Suggestions, comments, and concerns should go here.

Re: Trauma dumping

(Anonymous) 2026-05-03 04:25 pm (UTC)(link)
AYRT

Not necessarily in a huge, impactful way. More like a seemingly run-of-the-mill thing that I never thought about, but it looks different now that I'm more than two decades away from that memory.
Something that as an adult I'm loosely threading together as possible small points that add up to bigger things.

I'm not saying I was traumatized remembering my interactions with my teacher. I wasn't.
It's just that this is another memory where, with more information and context, I'm realizing that in broad strokes, children's minds are malleable and some adults either didn't care or took advantage of that.
I personally didn't fall victim to many dangerous adults, but the fact that I discover some kids had been harmed by those adults? It makes me sad when adults take advantage of the vulnerability and attention of children.

And that's why I don't really know if this is something I can talk to others about. I know I possibly am making a huge deal out of nothing. Like, maybe my teacher was just wanting to do it for shock value to get the class's attention. Maybe she was trying to bait students into seeking for more of a one on one relationship with her because she was a cool teacher. I will never know.

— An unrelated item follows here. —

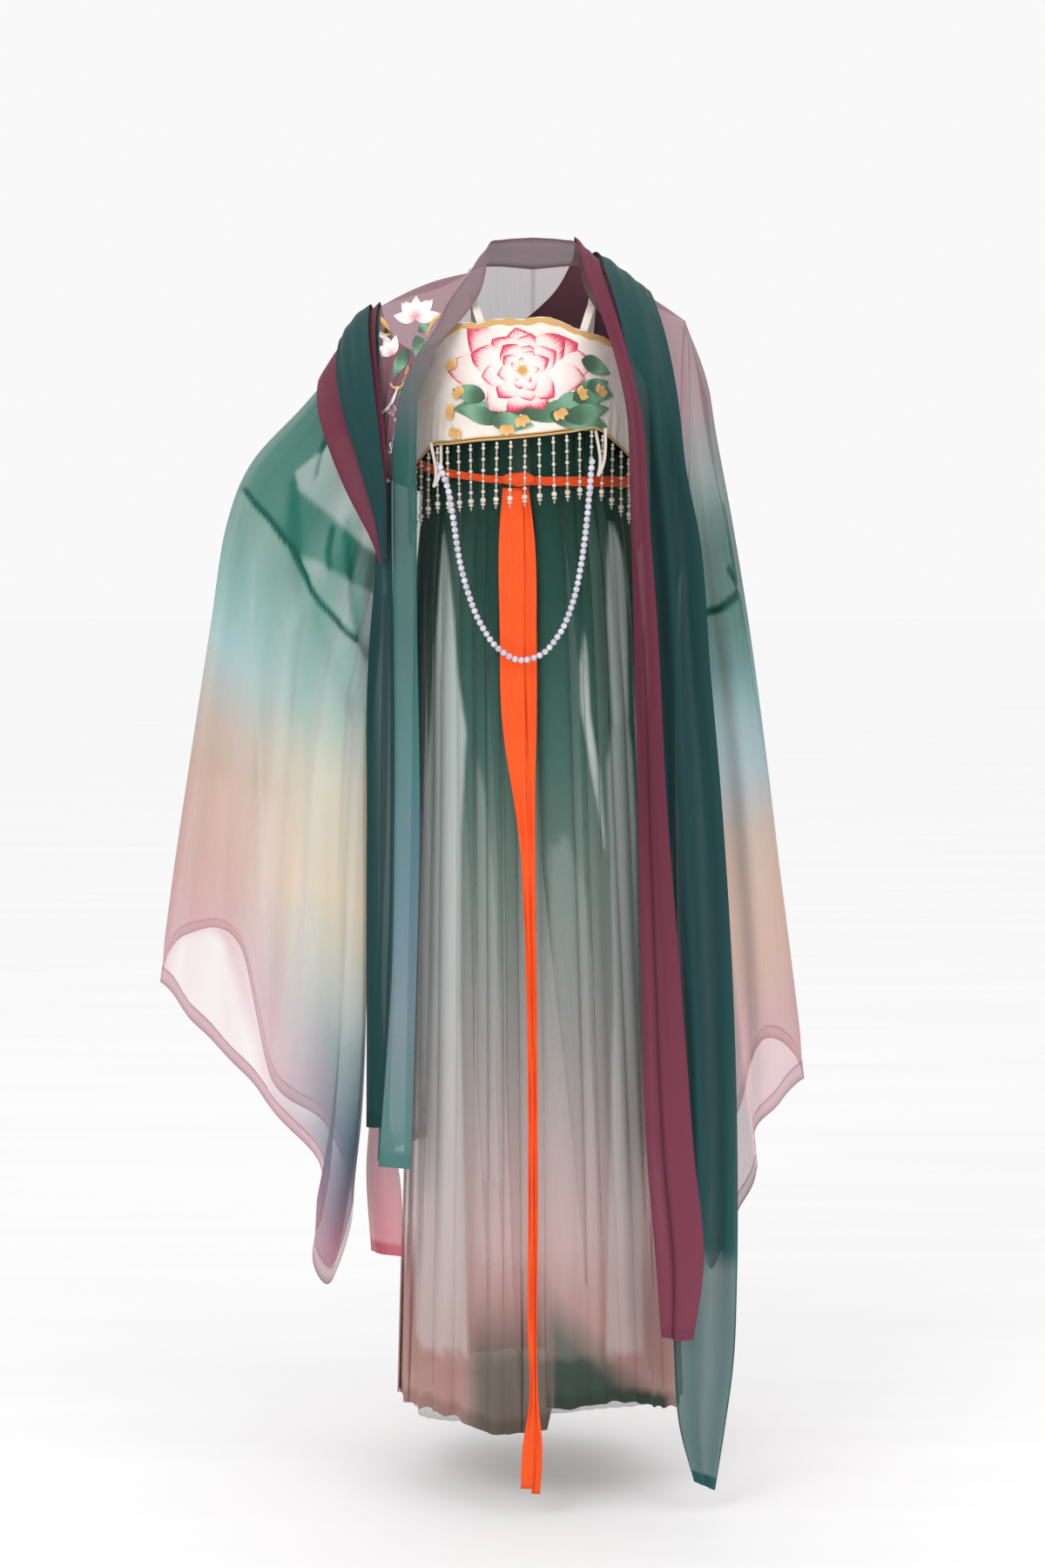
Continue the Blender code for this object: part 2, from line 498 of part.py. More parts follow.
def belt():
    degrees = np.arange(-180, 180, 12.0)
    drop = smooth(degrees, BELT_LINE["angle"], BELT_LINE["drop"])
    half = smooth(degrees, BELT_LINE["angle"], BELT_LINE["half"])
    angle = np.radians(degrees)
    width = SKIRT["half_width"][2] + SKIRT["fold"][2] + BELT_OFF
    depth = SKIRT["half_depth"][2] + SKIRT["fold"][2] + BELT_OFF
    x, y = SKIRT["centre"][2] + width * np.sin(angle), -depth * np.cos(angle)
    grid = np.stack([np.stack([x, y, -(drop + s * half)], axis=-1) for s in (-1, 1)])
    wall("belt_loop", grid, ORANGE, thick=BELT_WALL, ring=True)
    tail("belt_tail_right", TAIL_RIGHT, TAIL_RIGHT_OFF)
    tail("belt_tail_left", TAIL_LEFT, TAIL_LEFT_OFF)
    knot()


def knot():
    """The flat knot in front of the belt loop: a pillow drawn in where the ribbon crosses it."""
    across, around = 9, 8
    t = np.linspace(0, math.pi, across)[1:-1]
    turn = np.linspace(0, 2 * math.pi, around, endpoint=False)
    centre = np.array((KNOT_X, -(SKIRT["half_depth"][2] + KNOT_OFF), -KNOT_DROP))
    end = np.array((KNOT_SIZE[0], 0, 0))
    rings = []
    for a in t:
        radius = math.sin(a) ** 0.7 * (0.80 + 0.20 * abs(math.cos(1.5 * a)))
        x = np.full(around, -math.cos(a))
        ring = np.stack([x, radius * np.cos(turn), radius * np.sin(turn)], axis=-1)
        rings.append(ring * KNOT_SIZE + centre)
    vertices = np.concatenate([*rings, [centre - end], [centre + end]])
    faces, count = [], len(rings)
    last = (count - 1) * around
    for k in range(around):
        after = (k + 1) % around
        for r in range(0, last, around):
            faces.append((r + k, r + after, r + around + after, r + around + k))
        faces.append((count * around, after, k))
        faces.append((count * around + 1, last + k, last + after))
    add_object("belt_knot", vertices, faces, ORANGE)


# ---- robe ----------------------------------------------------------------------------------------
BAND_ROWS = (0, 0.16, 0.33, 0.5, 0.64, 0.72, 0.77, 0.81, 0.85, 0.885, 0.92, 0.95, 0.975, 1.0)
BAND_RIDGE_ROW = 12  # the row of its table that lies on the shoulder ridge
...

I think things like this come off alarming to me now because I never really had guardians who looked out for me and protected me, especially when it came to things of the sexual nature (I'd been exposed to sex way, way too early and it'd been presented in a puritanical "sex is evil but those who participate in it seem to glamourize it at the same time" way). And at the same time, I have siblings who have kids, and so now, as an adult who has really fond feelings of wanting to protect those kids, I just am so disturbed that adults can be so selfish and predatory.

I guess I want to figure confusing times from my youth out so I can try to protect the kids I care about in my life.

Re: Trauma dumping

(Anonymous) 2026-05-03 05:00 pm (UTC)(link)
nayrt

I get what you mean anon. Sometimes small details that may not be that weird on their own stand out to you because of your feelings about a situation.

I would advise taking some time to think through your feelings, it's normal to be upset and reconsider your relationship with someone you found out was a predator. Your feelings are your feelings, it's okay to be upset by stuff.